== RECORDS FOR PROCESSING ==
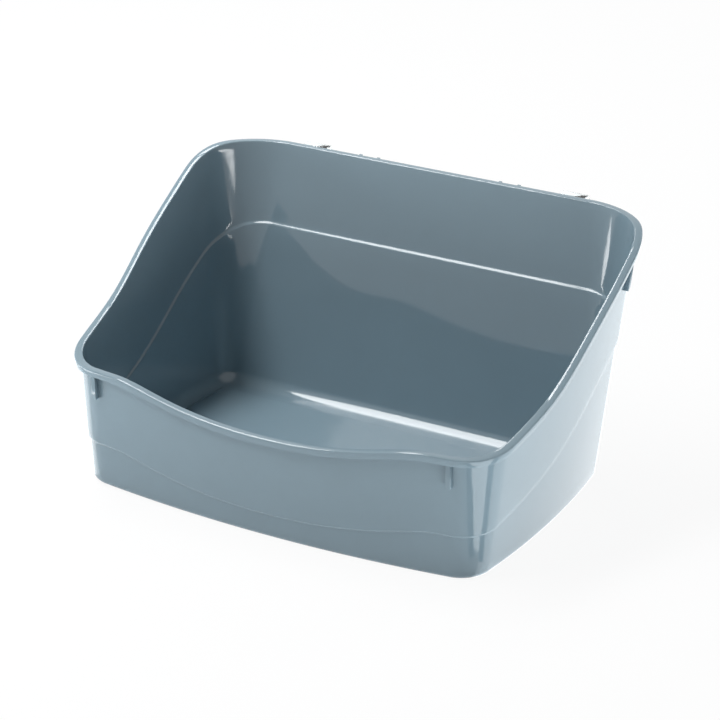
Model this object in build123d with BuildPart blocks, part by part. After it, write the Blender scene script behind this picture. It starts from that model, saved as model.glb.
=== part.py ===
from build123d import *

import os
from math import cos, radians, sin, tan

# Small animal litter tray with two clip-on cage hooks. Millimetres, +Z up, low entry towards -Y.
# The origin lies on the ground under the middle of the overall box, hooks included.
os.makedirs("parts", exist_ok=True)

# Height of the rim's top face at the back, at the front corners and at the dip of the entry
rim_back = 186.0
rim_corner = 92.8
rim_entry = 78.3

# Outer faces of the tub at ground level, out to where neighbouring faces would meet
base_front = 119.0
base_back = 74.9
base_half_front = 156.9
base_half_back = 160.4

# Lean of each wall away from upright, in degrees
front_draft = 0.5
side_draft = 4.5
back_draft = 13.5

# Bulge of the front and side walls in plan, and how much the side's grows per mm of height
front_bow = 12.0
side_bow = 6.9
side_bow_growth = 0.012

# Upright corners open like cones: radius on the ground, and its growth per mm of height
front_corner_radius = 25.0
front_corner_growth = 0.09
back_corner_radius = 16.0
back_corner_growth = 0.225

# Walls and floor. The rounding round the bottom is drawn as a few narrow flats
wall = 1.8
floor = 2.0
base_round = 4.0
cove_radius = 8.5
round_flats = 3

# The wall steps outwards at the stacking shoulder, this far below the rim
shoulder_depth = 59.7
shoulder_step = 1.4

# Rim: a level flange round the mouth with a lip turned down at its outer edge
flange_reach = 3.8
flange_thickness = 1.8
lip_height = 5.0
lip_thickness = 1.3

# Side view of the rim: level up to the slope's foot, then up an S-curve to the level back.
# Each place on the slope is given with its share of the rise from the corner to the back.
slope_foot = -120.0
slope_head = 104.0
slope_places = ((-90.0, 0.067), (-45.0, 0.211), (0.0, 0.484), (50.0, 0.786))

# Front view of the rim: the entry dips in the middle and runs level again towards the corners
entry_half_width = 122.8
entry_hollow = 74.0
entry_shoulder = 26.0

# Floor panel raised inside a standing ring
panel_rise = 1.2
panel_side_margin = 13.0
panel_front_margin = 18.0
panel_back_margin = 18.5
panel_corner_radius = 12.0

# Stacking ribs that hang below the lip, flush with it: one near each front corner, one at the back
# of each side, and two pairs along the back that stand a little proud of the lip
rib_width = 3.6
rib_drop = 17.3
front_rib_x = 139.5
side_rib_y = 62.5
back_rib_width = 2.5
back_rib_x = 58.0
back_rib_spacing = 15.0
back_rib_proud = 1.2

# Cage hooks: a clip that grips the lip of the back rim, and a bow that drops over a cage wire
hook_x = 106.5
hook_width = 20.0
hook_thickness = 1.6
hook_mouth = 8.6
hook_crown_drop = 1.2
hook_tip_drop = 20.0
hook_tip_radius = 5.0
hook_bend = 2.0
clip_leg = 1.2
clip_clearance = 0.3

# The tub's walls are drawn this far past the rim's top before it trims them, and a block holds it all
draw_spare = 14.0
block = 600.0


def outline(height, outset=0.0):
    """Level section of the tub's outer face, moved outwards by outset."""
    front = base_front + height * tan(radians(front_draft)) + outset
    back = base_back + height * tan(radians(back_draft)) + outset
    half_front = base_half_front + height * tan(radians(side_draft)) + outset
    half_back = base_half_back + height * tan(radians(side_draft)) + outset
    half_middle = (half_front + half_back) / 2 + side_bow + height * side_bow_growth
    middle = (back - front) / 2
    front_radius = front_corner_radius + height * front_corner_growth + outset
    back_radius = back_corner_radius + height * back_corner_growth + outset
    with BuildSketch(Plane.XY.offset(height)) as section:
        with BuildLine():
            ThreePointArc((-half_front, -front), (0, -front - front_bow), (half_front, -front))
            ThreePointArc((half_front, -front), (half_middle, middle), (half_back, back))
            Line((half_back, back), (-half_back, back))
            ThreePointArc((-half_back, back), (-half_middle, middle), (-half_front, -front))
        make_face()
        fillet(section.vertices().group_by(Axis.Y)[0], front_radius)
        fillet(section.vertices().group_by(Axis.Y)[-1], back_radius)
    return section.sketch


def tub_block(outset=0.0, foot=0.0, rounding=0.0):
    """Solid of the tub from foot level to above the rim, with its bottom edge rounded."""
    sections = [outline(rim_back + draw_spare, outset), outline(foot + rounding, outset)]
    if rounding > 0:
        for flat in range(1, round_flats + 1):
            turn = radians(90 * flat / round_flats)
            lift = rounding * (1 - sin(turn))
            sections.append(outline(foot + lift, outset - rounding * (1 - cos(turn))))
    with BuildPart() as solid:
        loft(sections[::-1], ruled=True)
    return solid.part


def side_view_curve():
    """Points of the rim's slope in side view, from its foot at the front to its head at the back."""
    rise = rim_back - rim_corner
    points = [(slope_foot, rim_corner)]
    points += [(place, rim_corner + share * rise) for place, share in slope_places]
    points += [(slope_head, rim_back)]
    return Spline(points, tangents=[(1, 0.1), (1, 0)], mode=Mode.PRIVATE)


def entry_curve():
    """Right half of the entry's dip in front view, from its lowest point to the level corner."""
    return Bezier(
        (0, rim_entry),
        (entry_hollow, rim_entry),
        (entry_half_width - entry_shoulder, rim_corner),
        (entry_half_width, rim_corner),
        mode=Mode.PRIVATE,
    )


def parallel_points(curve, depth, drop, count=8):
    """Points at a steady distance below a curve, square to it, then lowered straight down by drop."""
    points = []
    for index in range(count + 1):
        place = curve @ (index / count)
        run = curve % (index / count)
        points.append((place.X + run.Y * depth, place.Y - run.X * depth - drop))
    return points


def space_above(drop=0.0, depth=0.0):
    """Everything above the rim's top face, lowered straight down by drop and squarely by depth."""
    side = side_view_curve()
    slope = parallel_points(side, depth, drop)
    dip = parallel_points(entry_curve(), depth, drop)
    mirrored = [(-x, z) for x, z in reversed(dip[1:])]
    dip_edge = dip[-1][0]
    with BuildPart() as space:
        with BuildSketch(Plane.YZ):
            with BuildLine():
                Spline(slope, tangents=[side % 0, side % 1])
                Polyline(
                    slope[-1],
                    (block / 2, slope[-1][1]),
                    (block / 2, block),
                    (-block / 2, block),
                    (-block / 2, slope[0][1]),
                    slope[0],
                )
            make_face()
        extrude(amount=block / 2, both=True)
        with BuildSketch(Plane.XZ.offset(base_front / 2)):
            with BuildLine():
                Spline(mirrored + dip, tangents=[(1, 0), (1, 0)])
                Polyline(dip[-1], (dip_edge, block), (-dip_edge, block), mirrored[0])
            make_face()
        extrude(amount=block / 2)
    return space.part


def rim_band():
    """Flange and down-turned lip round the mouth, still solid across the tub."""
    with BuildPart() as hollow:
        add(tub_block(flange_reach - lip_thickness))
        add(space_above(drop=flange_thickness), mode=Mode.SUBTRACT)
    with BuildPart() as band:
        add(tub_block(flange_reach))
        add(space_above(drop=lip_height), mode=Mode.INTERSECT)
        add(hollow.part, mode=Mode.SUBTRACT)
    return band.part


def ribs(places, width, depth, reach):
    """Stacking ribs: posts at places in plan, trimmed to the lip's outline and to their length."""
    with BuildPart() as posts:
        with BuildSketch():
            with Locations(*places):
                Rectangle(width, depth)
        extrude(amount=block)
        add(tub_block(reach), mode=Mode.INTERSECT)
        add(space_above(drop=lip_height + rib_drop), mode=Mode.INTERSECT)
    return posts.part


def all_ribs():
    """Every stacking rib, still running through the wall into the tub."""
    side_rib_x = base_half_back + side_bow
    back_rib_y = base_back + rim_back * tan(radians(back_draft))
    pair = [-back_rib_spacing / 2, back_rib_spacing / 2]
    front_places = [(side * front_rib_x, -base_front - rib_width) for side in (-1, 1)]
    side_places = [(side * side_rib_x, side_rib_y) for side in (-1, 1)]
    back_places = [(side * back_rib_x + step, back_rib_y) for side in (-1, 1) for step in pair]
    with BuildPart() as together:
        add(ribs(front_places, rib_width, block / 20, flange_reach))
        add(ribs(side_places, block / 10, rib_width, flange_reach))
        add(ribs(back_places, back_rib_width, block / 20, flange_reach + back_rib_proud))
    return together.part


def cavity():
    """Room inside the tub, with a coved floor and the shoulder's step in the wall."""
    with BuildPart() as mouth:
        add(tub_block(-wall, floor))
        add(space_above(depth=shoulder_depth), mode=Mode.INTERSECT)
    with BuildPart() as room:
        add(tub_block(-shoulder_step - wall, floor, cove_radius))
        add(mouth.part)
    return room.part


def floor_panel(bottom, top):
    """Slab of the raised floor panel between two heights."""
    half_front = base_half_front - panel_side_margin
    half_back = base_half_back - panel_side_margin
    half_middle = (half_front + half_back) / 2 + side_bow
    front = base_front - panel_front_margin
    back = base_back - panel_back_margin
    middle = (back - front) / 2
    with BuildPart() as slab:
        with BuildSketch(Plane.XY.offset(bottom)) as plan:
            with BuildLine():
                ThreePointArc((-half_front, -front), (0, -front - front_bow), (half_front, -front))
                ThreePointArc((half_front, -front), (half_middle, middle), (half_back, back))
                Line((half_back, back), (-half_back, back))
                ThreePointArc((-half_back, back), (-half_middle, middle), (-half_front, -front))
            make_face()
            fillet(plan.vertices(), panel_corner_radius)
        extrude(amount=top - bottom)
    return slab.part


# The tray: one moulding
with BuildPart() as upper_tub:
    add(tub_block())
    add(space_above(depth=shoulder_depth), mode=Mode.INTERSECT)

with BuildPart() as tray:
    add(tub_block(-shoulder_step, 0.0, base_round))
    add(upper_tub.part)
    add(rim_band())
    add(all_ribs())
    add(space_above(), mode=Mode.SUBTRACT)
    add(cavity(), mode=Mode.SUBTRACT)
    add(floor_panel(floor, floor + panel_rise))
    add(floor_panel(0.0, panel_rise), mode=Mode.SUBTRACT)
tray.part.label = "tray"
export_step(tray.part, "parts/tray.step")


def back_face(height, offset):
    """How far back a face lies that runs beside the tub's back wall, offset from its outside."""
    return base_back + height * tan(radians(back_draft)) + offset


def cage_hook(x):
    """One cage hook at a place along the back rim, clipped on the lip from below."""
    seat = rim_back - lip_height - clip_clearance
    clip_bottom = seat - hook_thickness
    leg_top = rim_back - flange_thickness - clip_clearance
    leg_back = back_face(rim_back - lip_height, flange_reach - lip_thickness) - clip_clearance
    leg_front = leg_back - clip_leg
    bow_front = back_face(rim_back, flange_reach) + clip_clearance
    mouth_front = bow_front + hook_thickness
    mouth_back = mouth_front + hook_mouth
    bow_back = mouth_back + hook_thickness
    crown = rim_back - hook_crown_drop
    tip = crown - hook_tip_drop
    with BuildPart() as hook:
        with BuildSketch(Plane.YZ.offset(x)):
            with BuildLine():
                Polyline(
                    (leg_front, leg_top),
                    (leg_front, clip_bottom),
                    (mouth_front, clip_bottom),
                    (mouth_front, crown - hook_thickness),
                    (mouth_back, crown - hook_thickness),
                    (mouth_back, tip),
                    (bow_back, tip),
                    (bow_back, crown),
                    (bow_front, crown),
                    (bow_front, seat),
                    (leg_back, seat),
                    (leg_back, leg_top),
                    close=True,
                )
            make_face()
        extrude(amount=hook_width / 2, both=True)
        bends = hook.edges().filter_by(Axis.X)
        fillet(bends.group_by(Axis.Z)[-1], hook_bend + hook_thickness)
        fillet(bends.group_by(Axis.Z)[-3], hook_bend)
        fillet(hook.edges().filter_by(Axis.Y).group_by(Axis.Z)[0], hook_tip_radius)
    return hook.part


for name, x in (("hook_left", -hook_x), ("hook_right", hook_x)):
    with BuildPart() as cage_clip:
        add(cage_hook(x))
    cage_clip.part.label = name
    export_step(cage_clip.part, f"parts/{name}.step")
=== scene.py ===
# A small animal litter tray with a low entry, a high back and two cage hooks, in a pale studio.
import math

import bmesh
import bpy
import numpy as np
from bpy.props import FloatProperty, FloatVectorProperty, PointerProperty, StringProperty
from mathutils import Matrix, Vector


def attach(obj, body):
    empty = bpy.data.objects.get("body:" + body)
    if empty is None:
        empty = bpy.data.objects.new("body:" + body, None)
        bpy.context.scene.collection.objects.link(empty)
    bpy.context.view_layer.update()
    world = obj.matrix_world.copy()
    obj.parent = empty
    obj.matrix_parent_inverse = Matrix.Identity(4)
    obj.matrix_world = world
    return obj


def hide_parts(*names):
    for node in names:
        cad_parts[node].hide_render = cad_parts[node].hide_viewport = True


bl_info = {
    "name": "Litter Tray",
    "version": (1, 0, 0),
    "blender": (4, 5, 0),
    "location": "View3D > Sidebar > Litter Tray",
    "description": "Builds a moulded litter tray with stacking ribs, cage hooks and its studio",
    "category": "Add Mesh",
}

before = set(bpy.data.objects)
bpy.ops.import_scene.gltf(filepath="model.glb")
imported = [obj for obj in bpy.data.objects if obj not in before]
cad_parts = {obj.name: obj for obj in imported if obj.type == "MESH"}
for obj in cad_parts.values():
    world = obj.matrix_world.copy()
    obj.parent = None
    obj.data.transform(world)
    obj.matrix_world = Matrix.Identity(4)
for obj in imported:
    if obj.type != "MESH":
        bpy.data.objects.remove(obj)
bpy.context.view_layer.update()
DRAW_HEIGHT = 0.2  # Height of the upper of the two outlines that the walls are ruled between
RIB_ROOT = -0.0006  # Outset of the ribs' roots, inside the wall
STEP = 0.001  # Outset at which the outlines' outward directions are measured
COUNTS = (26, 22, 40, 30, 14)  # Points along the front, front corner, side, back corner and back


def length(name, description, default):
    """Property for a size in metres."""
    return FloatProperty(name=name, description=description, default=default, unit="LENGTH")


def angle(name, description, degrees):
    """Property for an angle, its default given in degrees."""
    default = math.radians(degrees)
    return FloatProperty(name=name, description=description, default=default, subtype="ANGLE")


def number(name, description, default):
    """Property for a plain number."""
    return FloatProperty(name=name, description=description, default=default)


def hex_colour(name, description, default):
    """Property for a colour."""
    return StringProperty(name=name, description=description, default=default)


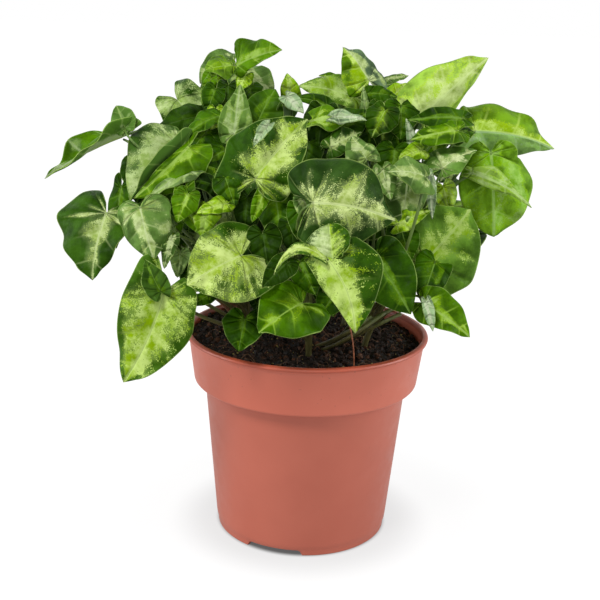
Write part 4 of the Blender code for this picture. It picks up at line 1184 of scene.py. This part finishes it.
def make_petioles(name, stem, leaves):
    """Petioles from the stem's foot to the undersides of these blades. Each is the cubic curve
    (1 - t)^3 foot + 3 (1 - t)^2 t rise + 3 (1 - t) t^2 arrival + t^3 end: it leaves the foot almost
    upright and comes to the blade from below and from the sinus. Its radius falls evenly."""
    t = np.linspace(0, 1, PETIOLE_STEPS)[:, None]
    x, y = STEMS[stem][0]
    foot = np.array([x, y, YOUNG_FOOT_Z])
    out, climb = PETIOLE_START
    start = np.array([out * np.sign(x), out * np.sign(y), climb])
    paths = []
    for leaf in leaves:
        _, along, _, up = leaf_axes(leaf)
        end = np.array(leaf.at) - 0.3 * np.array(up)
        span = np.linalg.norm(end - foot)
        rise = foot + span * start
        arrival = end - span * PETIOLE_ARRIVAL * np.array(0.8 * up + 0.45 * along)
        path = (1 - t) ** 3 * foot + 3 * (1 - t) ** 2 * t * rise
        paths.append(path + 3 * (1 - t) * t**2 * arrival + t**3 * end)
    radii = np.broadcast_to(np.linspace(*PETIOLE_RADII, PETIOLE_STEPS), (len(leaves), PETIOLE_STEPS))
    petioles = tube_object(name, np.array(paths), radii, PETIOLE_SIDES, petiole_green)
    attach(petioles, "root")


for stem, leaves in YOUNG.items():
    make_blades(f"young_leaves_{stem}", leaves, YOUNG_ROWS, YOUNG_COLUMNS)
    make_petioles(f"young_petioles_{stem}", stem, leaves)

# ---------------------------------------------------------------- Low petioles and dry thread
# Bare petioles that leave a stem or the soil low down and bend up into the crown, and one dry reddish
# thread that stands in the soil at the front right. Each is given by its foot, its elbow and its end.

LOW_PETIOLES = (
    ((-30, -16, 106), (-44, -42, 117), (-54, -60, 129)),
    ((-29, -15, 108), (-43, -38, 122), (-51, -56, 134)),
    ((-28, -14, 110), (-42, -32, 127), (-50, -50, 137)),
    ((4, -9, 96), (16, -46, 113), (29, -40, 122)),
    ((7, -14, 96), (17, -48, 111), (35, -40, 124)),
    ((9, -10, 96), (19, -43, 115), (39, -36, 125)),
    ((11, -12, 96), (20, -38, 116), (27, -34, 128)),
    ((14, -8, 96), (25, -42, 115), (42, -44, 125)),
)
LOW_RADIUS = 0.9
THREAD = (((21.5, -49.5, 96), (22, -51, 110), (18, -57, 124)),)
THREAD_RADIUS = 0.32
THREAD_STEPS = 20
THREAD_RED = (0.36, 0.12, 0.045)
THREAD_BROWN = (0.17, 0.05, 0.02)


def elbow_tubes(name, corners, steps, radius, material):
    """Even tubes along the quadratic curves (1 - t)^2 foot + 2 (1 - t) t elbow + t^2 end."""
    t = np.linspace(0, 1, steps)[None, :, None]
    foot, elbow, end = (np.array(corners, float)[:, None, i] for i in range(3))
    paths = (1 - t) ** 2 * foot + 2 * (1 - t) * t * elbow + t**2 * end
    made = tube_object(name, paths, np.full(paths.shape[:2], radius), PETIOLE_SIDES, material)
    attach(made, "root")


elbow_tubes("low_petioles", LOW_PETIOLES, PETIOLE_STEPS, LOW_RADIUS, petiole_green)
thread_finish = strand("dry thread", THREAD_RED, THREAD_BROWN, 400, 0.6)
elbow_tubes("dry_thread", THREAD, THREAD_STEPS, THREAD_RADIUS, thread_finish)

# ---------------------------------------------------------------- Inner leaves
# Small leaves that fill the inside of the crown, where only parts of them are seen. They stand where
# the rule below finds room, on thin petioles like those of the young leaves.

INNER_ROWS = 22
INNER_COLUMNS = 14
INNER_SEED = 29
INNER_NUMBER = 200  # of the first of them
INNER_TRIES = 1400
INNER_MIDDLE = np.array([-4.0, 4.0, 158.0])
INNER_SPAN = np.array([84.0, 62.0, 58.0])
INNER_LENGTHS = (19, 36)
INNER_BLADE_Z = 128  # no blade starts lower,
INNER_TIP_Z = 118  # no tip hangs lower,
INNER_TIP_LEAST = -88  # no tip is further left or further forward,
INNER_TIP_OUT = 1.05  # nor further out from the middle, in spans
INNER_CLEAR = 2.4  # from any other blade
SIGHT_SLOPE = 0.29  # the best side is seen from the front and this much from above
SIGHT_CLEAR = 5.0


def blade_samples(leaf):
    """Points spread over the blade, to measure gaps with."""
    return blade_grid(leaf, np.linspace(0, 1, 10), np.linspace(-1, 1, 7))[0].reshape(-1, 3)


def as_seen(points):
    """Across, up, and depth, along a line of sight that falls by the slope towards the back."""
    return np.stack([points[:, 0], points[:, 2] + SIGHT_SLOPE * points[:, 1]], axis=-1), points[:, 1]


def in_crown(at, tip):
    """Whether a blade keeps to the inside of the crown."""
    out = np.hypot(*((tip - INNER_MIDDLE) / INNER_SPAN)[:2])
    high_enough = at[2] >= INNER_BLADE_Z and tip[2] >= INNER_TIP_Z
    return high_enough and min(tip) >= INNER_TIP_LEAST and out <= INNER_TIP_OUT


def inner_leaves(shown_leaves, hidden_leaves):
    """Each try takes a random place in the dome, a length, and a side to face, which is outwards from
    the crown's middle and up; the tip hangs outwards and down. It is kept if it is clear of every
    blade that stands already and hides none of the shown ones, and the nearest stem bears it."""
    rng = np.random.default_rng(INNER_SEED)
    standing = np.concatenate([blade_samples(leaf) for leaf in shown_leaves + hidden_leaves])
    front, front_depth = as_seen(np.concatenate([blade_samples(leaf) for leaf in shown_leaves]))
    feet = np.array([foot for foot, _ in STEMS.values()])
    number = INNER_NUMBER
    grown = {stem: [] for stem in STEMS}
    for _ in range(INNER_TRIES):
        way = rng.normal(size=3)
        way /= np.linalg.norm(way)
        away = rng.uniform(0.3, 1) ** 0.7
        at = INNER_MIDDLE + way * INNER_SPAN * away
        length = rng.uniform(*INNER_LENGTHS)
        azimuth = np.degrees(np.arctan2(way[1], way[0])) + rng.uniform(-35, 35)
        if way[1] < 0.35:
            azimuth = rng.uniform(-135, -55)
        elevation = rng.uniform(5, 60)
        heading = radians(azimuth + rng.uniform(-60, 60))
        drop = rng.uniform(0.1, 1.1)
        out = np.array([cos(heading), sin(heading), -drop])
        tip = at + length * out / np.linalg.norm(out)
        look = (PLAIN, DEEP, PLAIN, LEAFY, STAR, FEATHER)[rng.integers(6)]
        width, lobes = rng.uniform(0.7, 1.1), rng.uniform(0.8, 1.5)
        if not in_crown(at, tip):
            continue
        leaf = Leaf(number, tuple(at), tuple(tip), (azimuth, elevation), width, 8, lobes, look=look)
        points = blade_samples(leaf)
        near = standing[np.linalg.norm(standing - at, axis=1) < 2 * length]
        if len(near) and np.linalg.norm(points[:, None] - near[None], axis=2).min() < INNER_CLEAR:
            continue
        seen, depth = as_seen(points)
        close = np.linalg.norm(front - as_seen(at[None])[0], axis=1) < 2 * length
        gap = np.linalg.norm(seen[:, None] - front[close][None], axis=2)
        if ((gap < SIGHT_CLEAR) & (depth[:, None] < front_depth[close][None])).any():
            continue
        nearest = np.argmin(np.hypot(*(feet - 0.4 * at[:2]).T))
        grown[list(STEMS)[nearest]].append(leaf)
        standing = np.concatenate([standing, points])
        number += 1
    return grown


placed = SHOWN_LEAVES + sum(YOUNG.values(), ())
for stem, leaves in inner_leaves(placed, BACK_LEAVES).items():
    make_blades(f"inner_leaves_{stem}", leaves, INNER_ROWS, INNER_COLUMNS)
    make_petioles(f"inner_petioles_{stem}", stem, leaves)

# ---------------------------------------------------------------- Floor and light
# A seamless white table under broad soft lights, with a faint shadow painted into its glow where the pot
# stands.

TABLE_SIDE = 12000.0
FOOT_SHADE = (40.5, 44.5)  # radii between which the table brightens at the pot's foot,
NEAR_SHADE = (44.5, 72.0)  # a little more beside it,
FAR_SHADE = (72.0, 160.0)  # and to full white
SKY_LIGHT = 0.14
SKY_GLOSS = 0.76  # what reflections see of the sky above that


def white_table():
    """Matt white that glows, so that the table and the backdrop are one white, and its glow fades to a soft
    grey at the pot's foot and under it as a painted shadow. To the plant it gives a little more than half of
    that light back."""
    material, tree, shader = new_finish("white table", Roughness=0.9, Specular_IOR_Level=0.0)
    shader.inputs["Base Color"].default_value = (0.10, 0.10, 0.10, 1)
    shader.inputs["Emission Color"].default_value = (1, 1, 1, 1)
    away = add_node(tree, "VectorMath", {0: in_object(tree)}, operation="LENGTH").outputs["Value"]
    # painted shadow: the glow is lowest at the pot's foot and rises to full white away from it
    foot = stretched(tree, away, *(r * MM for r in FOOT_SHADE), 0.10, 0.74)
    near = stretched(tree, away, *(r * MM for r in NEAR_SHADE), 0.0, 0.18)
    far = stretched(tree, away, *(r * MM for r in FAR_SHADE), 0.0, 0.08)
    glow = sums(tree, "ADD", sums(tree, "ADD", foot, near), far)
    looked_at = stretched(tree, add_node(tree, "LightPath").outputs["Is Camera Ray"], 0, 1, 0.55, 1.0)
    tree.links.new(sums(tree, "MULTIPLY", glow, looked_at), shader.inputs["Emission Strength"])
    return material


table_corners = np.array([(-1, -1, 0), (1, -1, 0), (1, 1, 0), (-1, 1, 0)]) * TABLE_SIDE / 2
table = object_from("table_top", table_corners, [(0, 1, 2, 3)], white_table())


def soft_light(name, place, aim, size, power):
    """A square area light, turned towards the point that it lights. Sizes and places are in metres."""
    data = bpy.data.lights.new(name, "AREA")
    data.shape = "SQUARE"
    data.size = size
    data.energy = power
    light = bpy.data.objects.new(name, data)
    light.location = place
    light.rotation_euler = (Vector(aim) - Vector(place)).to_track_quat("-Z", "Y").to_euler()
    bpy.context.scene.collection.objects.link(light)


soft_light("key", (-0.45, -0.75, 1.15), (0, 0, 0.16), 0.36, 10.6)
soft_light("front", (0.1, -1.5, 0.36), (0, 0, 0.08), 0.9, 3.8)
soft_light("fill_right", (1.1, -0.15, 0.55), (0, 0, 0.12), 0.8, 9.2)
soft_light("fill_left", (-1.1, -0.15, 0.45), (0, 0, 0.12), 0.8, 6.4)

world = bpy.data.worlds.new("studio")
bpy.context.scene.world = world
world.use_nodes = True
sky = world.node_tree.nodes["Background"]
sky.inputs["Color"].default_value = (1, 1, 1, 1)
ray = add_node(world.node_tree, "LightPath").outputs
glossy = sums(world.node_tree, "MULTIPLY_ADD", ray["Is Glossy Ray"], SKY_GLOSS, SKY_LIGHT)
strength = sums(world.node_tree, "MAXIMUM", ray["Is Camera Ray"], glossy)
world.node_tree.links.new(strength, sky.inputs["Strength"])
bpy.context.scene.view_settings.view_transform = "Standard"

== TASK OBJECTIVE ==
Go through the data above and find the lines with the word "empty". Copy each of those lines.

== RESULT ==
    empty = bpy.data.objects.get("body:" + body)
    if empty is None:
        empty = bpy.data.objects.new("body:" + body, None)
        bpy.context.scene.collection.objects.link(empty)
    obj.parent = empty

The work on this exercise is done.